U.S. President Donald Trump negotiates a nuclear deal with Iran, removing a major supply risk and leading to a drop in oil prices. This “would consist of Trump’s team restraining Israel and negotiating a deal with Iran to freeze its nuclear program and thus prevent full-scale war.”
Trump reneges on NATO, which is then exploited by Russian President Vladimir Putin violating a NATO member’s sovereignty. For example, “if Russia staged a provocative hybrid military action against Lithuania in the Suwalki corridor and Trump failed to respond, NATO’s collective security guarantee would suffer irreparable psychological harm.” This would initially hurt the euro. Eastern European currencies and assets would then also face a permanently higher risk premium.
The United States stages a military intervention in Mexico. “The US’s main objective is to make allies and partners pay more for US security benefits.

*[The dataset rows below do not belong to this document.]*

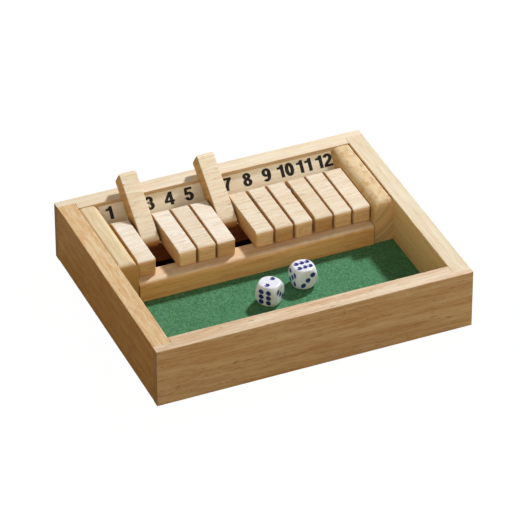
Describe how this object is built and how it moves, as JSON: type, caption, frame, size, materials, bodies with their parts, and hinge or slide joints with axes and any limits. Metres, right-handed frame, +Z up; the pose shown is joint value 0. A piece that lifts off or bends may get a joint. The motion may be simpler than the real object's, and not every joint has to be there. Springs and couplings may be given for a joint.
{
  "type": "shut the box game",
  "caption": "Wooden tray game with a row of numbered flip tiles on a steel rod, a felt rolling area and small dice.",
  "frame": {"origin": "on the table, under the middle of the box's outline", "axes": "+X along the row of numbers towards the highest, +Y from the player's side to the numbers, +Z up"},
  "size_m": [0.21, 0.172, 0.0563],
  "materials": {
    "rail_wood": "clear satin lacquer",
    "panel_wood": "bare plywood",
    "green_felt": "short pressed felt",
    "block_wood": "clear satin lacquer",
    "bar_wood": "clear satin lacquer",
    "floor_wood": "dark stained",
    "board_wood": "clear satin lacquer with printed numbers",
    "tile_wood": "clear satin lacquer",
    "rod_steel": "bright drawn",
    "washer_steel": "bright",
    "dice_plastic": "glossy white with blue pips"
  },
  "bodies": {
    "box": {"front_rail": "rail_wood", "back_rail": "rail_wood", "left_rail": "rail_wood", "right_rail": "rail_wood", "bottom_panel": "panel_wood", "felt_mat": "green_felt", "left_end_block": "block_wood", "right_end_block": "block_wood", "rest_bar": "bar_wood", "floor_board": "floor_wood", "number_board": "board_wood", "pivot_rod": "rod_steel", "washers": "washer_steel"},
    "tile_1": {"tile_1": "tile_wood"},
    "tile_2": {"tile_2": "tile_wood"},
    "tile_3": {"tile_3": "tile_wood"},
    "tile_4": {"tile_4": "tile_wood"},
    "tile_5": {"tile_5": "tile_wood"},
    "tile_6": {"tile_6": "tile_wood"},
    "tile_7": {"tile_7": "tile_wood"},
    "tile_8": {"tile_8": "tile_wood"},
    "tile_9": {"tile_9": "tile_wood"},
    "tile_10": {"tile_10": "tile_wood"},
    "tile_11": {"tile_11": "tile_wood"},
    "tile_12": {"tile_12": "tile_wood"},
    "die_1": {"die_1": "dice_plastic"},
    "die_2": {"die_2": "dice_plastic"}
  },
  "joints": [
    {"name": "tile_1_hinge", "type": "hinge", "parent": "box", "child": "tile_1", "pos_m": [0, 0.04901, 0.02982], "axis": [-1, 0, 0], "range_deg": [0, 144.5]},
    {"name": "tile_2_hinge", "type": "hinge", "parent": "box", "child": "tile_2", "pos_m": [0, 0.04901, 0.02982], "axis": [-1, 0, 0], "range_deg": [-144.5, 0]},
    {"name": "tile_3_hinge", "type": "hinge", "parent": "box", "child": "tile_3", "pos_m": [0, 0.04901, 0.02982], "axis": [-1, 0, 0], "range_deg": [0, 144.5]},
    {"name": "tile_4_hinge", "type": "hinge", "parent": "box", "child": "tile_4", "pos_m": [0, 0.04901, 0.02982], "axis": [-1, 0, 0], "range_deg": [0, 144.5]},
    {"name": "tile_5_hinge", "type": "hinge", "parent": "box", "child": "tile_5", "pos_m": [0, 0.04901, 0.02982], "axis": [-1, 0, 0], "range_deg": [0, 144.5]},
    {"name": "tile_6_hinge", "type": "hinge", "parent": "box", "child": "tile_6", "pos_m": [0, 0.04901, 0.02982], "axis": [-1, 0, 0], "range_deg": [-144.5, 0]},
    {"name": "tile_7_hinge", "type": "hinge", "parent": "box", "child": "tile_7", "pos_m": [0, 0.04901, 0.02982], "axis": [-1, 0, 0], "range_deg": [0, 144.5]},
    {"name": "tile_8_hinge", "type": "hinge", "parent": "box", "child": "tile_8", "pos_m": [0, 0.04901, 0.02982], "axis": [-1, 0, 0], "range_deg": [0, 144.5]},
    {"name": "tile_9_hinge", "type": "hinge", "parent": "box", "child": "tile_9", "pos_m": [0, 0.04901, 0.02982], "axis": [-1, 0, 0], "range_deg": [0, 144.5]},
    {"name": "tile_10_hinge", "type": "hinge", "parent": "box", "child": "tile_10", "pos_m": [0, 0.04901, 0.02982], "axis": [-1, 0, 0], "range_deg": [0, 144.5]},
    {"name": "tile_11_hinge", "type": "hinge", "parent": "box", "child": "tile_11", "pos_m": [0, 0.04901, 0.02982], "axis": [-1, 0, 0], "range_deg": [0, 144.5]},
    {"name": "tile_12_hinge", "type": "hinge", "parent": "box", "child": "tile_12", "pos_m": [0, 0.04901, 0.02982], "axis": [-1, 0, 0], "range_deg": [0, 144.5]},
    {"name": "die_1_lift", "type": "slide", "parent": "box", "child": "die_1", "axis": [0, 0, 1], "range_m": [0, 0.06]},
    {"name": "die_2_lift", "type": "slide", "parent": "box", "child": "die_2", "axis": [0, 0, 1], "range_m": [0, 0.06]}
  ]
}
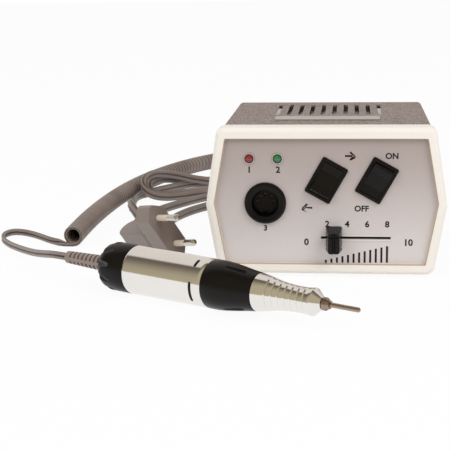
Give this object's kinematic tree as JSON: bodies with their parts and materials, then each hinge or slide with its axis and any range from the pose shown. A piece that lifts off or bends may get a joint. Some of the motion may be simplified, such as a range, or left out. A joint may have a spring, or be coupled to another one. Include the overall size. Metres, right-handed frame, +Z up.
{
  "type": "nail drill machine",
  "caption": "Desktop nail drill: sheet metal control box with a moulded front bezel, rocker switches and a slide control, a handpiece on a curly cord, and a flat mains cord with plug.",
  "frame": {"origin": "centre of the control box's footprint, on the table under its feet", "axes": "+X to the right seen from the front panel, +Y to the rear, +Z up"},
  "size_m": [0.2678, 0.4614, 0.081],
  "materials": {
    "bezel": "smooth moulded",
    "cover_paint": "fine textured paint",
    "panel_paint": "satin paint with printed marks",
    "plate": "brushed",
    "steel": "zinc plated",
    "bright": "polished nickel plate",
    "tin": "bare brass",
    "barrel_metal": "polished",
    "black_gloss": "gloss moulded",
    "black_matte": "fine matt",
    "rubber": "matt",
    "cord": "satin flexible plastic",
    "plug_plastic": "satin moulded",
    "cream": "smooth moulded",
    "red_lens": "tinted lens",
    "green_lens": "tinted lens",
    "board": "solder resist",
    "copper": "varnished copper wire",
    "lamination": "varnished sheet"
  },
  "bodies": {
    "machine": {"front_bezel": "bezel", "top_cover": "cover_paint", "bottom_tray": "cover_paint", "vent_tray": "steel", "name_plate": "plate", "rubber_feet": "rubber", "case_screws": "steel", "front_panel": "panel_paint", "rear_panel": "panel_paint", "led_red": "red_lens", "led_green": "green_lens", "led_holders": "bright", "din_socket_body": "black_gloss", "din_socket_insert": "black_matte", "din_socket_contacts": "tin", "din_socket_nut": "steel", "direction_switch_frame": "black_matte", "power_switch_frame": "black_matte", "switch_terminals": "tin", "slide_pot_body": "steel", "circuit_board": "board", "board_standoffs": "steel", "capacitor": "black_matte", "heat_sink": "plate", "power_transistor": "black_matte", "transformer_core": "lamination", "transformer_coil": "copper", "transformer_bracket": "steel", "inner_screws": "steel", "mains_bush": "cord", "cord_relief": "cord", "rear_cap": "black_gloss", "motor_barrel": "barrel_metal", "motor_can": "steel", "bearing_outer_rings": "steel", "spindle_housing": "steel", "handpiece_lead": "cord", "curly_cord": "cord", "plug_lead": "cord", "din_plug_grip": "plug_plastic", "din_plug_shell": "bright", "din_plug_pins": "tin", "mains_cord": "cord", "mains_plug_body": "plug_plastic", "mains_plug_pins": "bright", "mains_plug_sleeves": "cream"},
    "direction_rocker": {"direction_rocker": "black_gloss"},
    "power_rocker": {"power_rocker": "black_gloss"},
    "speed_slider": {"slider_lever": "steel", "slider_knob": "black_gloss"},
    "front_sleeve": {"grip_sleeve": "black_gloss", "nose_cone": "barrel_metal", "lock_ring": "steel"},
    "rotor": {"motor_rotor": "lamination", "shaft_coupling": "tin", "spindle": "steel", "bearing_inner_rings": "steel"},
    "collet": {"collet": "bright"},
    "bit": {"drill_bit": "bright"}
  },
  "joints": [
    {"name": "direction_rocker_tilt", "type": "hinge", "parent": "machine", "child": "direction_rocker", "pos_m": [0.0004, -0.0599, 0.0525], "axis": [0.8721, 0, -0.4894], "range_deg": [0, 24]},
    {"name": "power_rocker_tilt", "type": "hinge", "parent": "machine", "child": "power_rocker", "pos_m": [0.0268, -0.0599, 0.0525], "axis": [0.8721, 0, -0.4894], "range_deg": [-24, 0]},
    {"name": "speed_slide", "type": "slide", "parent": "machine", "child": "speed_slider", "axis": [1, 0, 0], "range_m": [-0.00354, 0.02646]},
    {"name": "sleeve_twist", "type": "hinge", "parent": "machine", "child": "front_sleeve", "pos_m": [-0.04304, -0.126, 0.0126], "axis": [0.866, -0.5, 0], "range_deg": [0, 55]},
    {"name": "rotor_spin", "type": "hinge", "parent": "machine", "child": "rotor", "pos_m": [-0.04304, -0.126, 0.0126], "axis": [0.866, -0.5, 0], "continuous": true},
    {"name": "collet_shift", "type": "slide", "parent": "rotor", "child": "collet", "axis": [0.866, -0.5, 0], "range_m": [0, 0.0008]},
    {"name": "bit_draw", "type": "slide", "parent": "collet", "child": "bit", "axis": [0.866, -0.5, 0], "range_m": [0, 0.022]}
  ],
  "couplings": [
    {"joint": "collet_shift", "follows": "sleeve_twist", "m_per_rad": 0.00083339}
  ]
}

But US military action across the Mexican border could cause an unexpected crisis.”
Countries agree to coordinated FX intervention to devalue the U.S. dollar. “The US’s problem is insufficient savings, an overvalued currency, and large trade deficits.” Other countries that run large trade surpluses may offer appreciation in their currencies to stave off Trump’s tariff’s threats and rebalance the global economy. “The implication would be hugely negative for the greenback this year.”